Dec 19, 2009

The death of the click?

Gian Fulgoni, ComScore Chairman #imediasummit
Image by Paull Young via Flickr

There is some discussion regarding the question if the click is a sufficient measure for effectiveness of a display ad. Gian Fulgoni, founder of Comscore says ‘no’. The number of users clicking on a display ad has dropped with 50% (again) and research has pointed out that the average CTR is down at 0,1% (which is not that bad!) and that in some cases 8% of the internet population is responsible for 85% of total amount of clicks (ignoring 92%). Fulgoni argues that the marketing departments should measure impact of campaign like they ought to do with traditional campaigns; cumulative impact of impressions during a certain (longer) period of time. Interesting point of view – not in a sense that it is new (on the contrary!), but in a time where ‘CPM is supposed to buried’ and ‘performance based marketing’ has been planted (on top of it).

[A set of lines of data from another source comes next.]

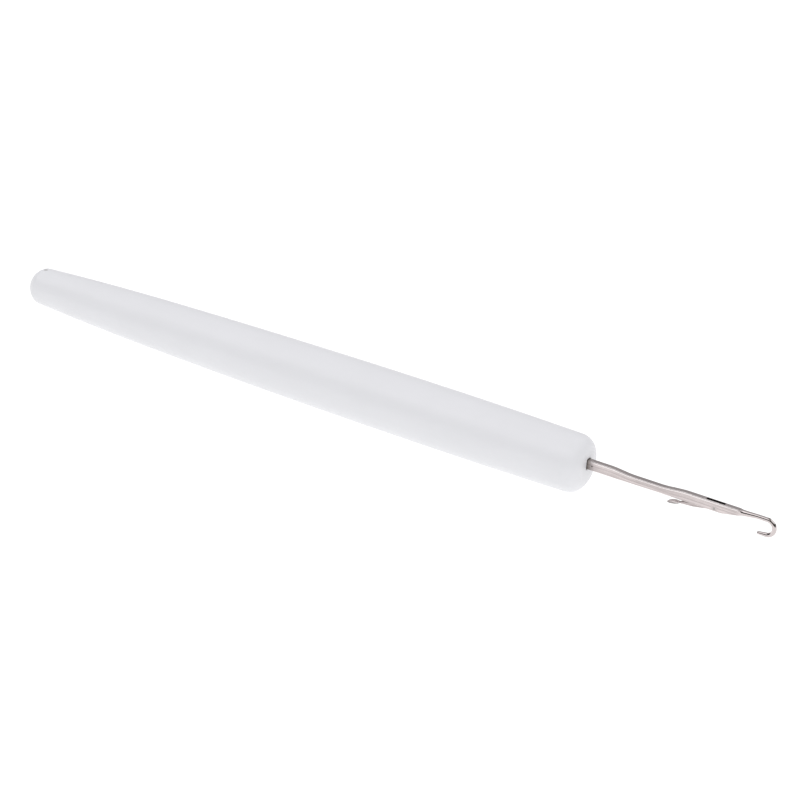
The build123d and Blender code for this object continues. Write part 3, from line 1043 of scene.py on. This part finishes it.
    def drawn_sections(self, first: Array, last: Array) -> Array:
        """Draws the blank down to the wire.

        The half sizes and the middle of the section run straight from the first section to the last. Its
        form, measured in half sizes, turns from the blank's to the wire's early on the way. Only the
        height of the back turns more slowly, so that its flat runs out to a point.

        Args:
            first: the blank's last section.
            last: the wire's first section.

        Returns:
            The sections between them.
        """
        share = np.linspace(0.0, 1.0, 25)[1:-1, None, None]
        size, middle, form = [], [], []
        for section in (first, last):
            low, high = section.min(axis=0), section.max(axis=0)
            half = np.array([1.0, high[1], (high[2] - low[2]) / 2.0])
            centre = np.array([section[0, 0], 0.0, (high[2] + low[2]) / 2.0])
            size.append(half)
            middle.append(centre)
            form.append((section - centre) / half)
        ends = np.full((first.shape[0], 3), self.drawn_share)
        ends[:len(self.back_shares), 2] = self.back_shares
        rounding = smooth_step(share / ends, 0.0, 1.0)
        shape = form[0] * (1.0 - rounding) + form[1] * rounding
        half = size[0] * (1.0 - share) + size[1] * share
        return shape * half + middle[0] * (1.0 - share) + middle[1] * share

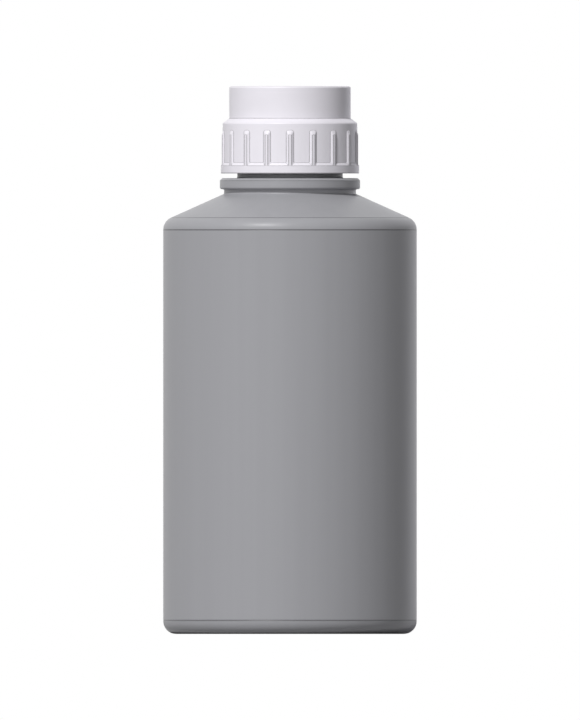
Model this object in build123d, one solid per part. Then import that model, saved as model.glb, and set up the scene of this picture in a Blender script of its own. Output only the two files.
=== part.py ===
from build123d import *
import os
from math import cos, radians, tan

# A one-litre centrifuge bottle: a blow-moulded bottle, and a closure of three pieces that screws on it.
# Millimetres, +Z up. The bottle's axis is Z and its standing face is at Z = 0.
# One rib of the cap faces -Y.

# ---- bottle: body and base ----
body_radius = 49.0
body_wall = 2.0
heel_round = 5.2
shoulder_height = 159.7         # where the wall and the cone above it would meet in a sharp corner
shoulder_slope = 24.2           # degrees above level
shoulder_round = 5.2
shoulder_wall = 2.3
base_wall = 2.6
push_up_height = 1.6            # the base is hollowed, so the bottle stands on a ring
standing_ring_width = 9.5       # from the wall in to the ring's inner edge
push_up_slope_width = 8.5
push_up_round = 6.0

# ---- bottle: support flange, neck and mouth ----
neck_radius = 20.4              # also the root of the thread
neck_wall = 2.4
neck_height = 23.1
lip_round = 0.5
throat_round = 6.0              # inside, where the neck opens into the shoulder
flange_width = 6.73             # from the neck out
flange_overhang = 1.67          # over the undercut below it
undercut_height = 1.8
flange_thickness = 4.3
flange_chamfer = 0.9
flange_under_round = 0.8
fillet_round = 0.5              # small inside corners of the bottle

# ---- thread, the same form on the neck and in the cap ----
thread_pitch = 4.0
thread_height = 1.85
thread_foot = 2.2
thread_crest = 1.0
thread_clearance = 0.5          # radial, crest to root
thread_seat_gap = 0.35          # axial, between the flanks that carry the load
thread_bite = 0.4               # how far a ridge is sunk into its wall
thread_run_out = 28.0           # degrees over which a ridge's end slopes to nothing
neck_thread_top_drop = 6.5      # from the lip down to the ridge's upper end
neck_thread_length = 7.5
cap_thread_rim_rise = 2.2       # from the cap's rim up to the ridge's lower end
cap_thread_length = 9.3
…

I think that CTR and related measures (such as dwell rate and dwell time) are good measurements, also for effectiveness. The whole discussion ignores the relevance of the ad display content! If a display is relevant to the user, i.e. contextual, the user will click on it (is effective =purpose of the display ad). But reality shows that most display ads aren’t contextual and lack relevance. Although I agree that campaigns should be evaluated by the cumulative effect of several marketing instruments (online AND offline), but you can’t advice to throw CTR out of the window or that CTR isn’t important (and can be neglected). First comes relevance! But this causes problems for those online advertisers who are used to create standard IAB display advertising and throwing this in the basket of 2nd channel advertising networks, waiting for the publisher to pick this up. Its’ a common law of economics; abundance (of advertising content) leads to lower CTR overall. Throwing CTR out of the window is like changing national currency when a country suffers from a recession. Advertisers are still in the game of reach….but unfortunately for them, the audience has already left. But there’s enough excitement and opportunities in the game of relevance.